→ **Supplied material**

= = = = = = =

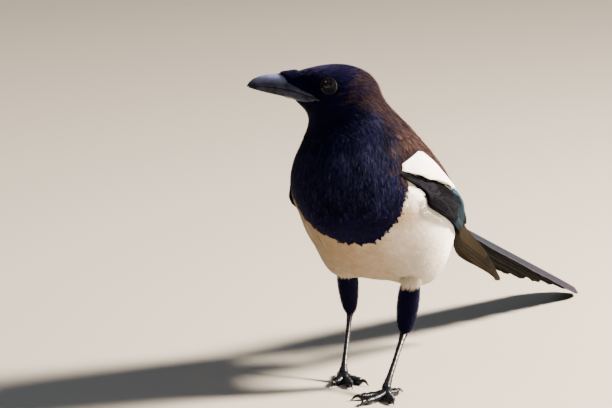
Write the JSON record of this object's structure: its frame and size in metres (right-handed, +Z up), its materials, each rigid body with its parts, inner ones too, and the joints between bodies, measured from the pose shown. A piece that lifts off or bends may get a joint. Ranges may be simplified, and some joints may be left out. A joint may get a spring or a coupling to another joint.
{
  "type": "eurasian magpie model",
  "caption": "Life-size still model of a standing Eurasian magpie with its head turned to its right, wings folded and long tail sloping down behind.",
  "frame": {"origin": "On the floor, at the centre of the bounding box's bottom.", "axes": "+Z is up. The breast faces -Y and the tail runs to +Y, the longest extent. +X is the bird's left. The head is turned 66 degrees to its right."},
  "size_m": [0.1046, 0.3818, 0.1936],
  "materials": {
    "plumage_black": "soft black feathers with a faint navy sheen",
    "plumage_white": "soft white feathers",
    "plumage_blue": "smooth black feathers with a blue gloss",
    "tail_green": "smooth black feathers with a green and bronze gloss",
    "bill": "satin black horn",
    "eye": "wet dark brown",
    "leg": "glossy blue-black scales",
    "claw": "polished black horn"
  },
  "bodies": {
    "root": {"head": "plumage_black", "neck": "plumage_black", "breast": "plumage_black", "belly": "plumage_white", "rump": "plumage_black", "bill_upper": "bill", "bill_lower": "bill", "eye_L": "eye", "eye_R": "eye", "wing_L": "plumage_blue", "wing_R": "plumage_blue", "scapulars_L": "plumage_white", "scapulars_R": "plumage_white", "tail": "tail_green", "thigh_L": "plumage_black", "thigh_R": "plumage_black", "tarsus_L": "leg", "tarsus_R": "leg", "foot_L": "leg", "foot_R": "leg", "claw_inner_L": "claw", "claw_middle_L": "claw", "claw_outer_L": "claw", "claw_hind_L": "claw", "claw_inner_R": "claw", "claw_middle_R": "claw", "claw_outer_R": "claw", "claw_hind_R": "claw"}
  },
  "joints": []
}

= = = = = = =

→ **Problem to work on**
Write out the data again, exactly and in full.

→ **Final result**
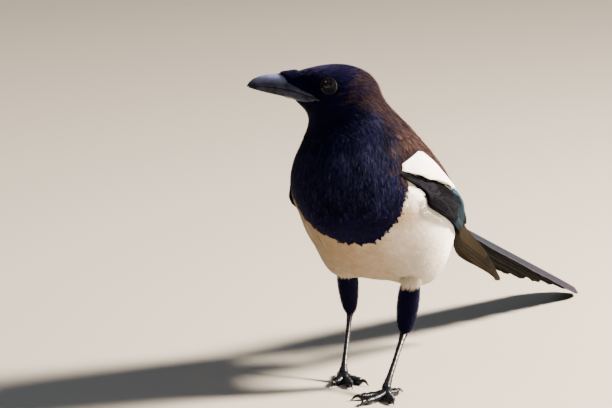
Write the JSON record of this object's structure: its frame and size in metres (right-handed, +Z up), its materials, each rigid body with its parts, inner ones too, and the joints between bodies, measured from the pose shown. A piece that lifts off or bends may get a joint. Ranges may be simplified, and some joints may be left out. A joint may get a spring or a coupling to another joint.
{
  "type": "eurasian magpie model",
  "caption": "Life-size still model of a standing Eurasian magpie with its head turned to its right, wings folded and long tail sloping down behind.",
  "frame": {"origin": "On the floor, at the centre of the bounding box's bottom.", "axes": "+Z is up. The breast faces -Y and the tail runs to +Y, the longest extent. +X is the bird's left. The head is turned 66 degrees to its right."},
  "size_m": [0.1046, 0.3818, 0.1936],
  "materials": {
    "plumage_black": "soft black feathers with a faint navy sheen",
    "plumage_white": "soft white feathers",
    "plumage_blue": "smooth black feathers with a blue gloss",
    "tail_green": "smooth black feathers with a green and bronze gloss",
    "bill": "satin black horn",
    "eye": "wet dark brown",
    "leg": "glossy blue-black scales",
    "claw": "polished black horn"
  },
  "bodies": {
    "root": {"head": "plumage_black", "neck": "plumage_black", "breast": "plumage_black", "belly": "plumage_white", "rump": "plumage_black", "bill_upper": "bill", "bill_lower": "bill", "eye_L": "eye", "eye_R": "eye", "wing_L": "plumage_blue", "wing_R": "plumage_blue", "scapulars_L": "plumage_white", "scapulars_R": "plumage_white", "tail": "tail_green", "thigh_L": "plumage_black", "thigh_R": "plumage_black", "tarsus_L": "leg", "tarsus_R": "leg", "foot_L": "leg", "foot_R": "leg", "claw_inner_L": "claw", "claw_middle_L": "claw", "claw_outer_L": "claw", "claw_hind_L": "claw", "claw_inner_R": "claw", "claw_middle_R": "claw", "claw_outer_R": "claw", "claw_hind_R": "claw"}
  },
  "joints": []
}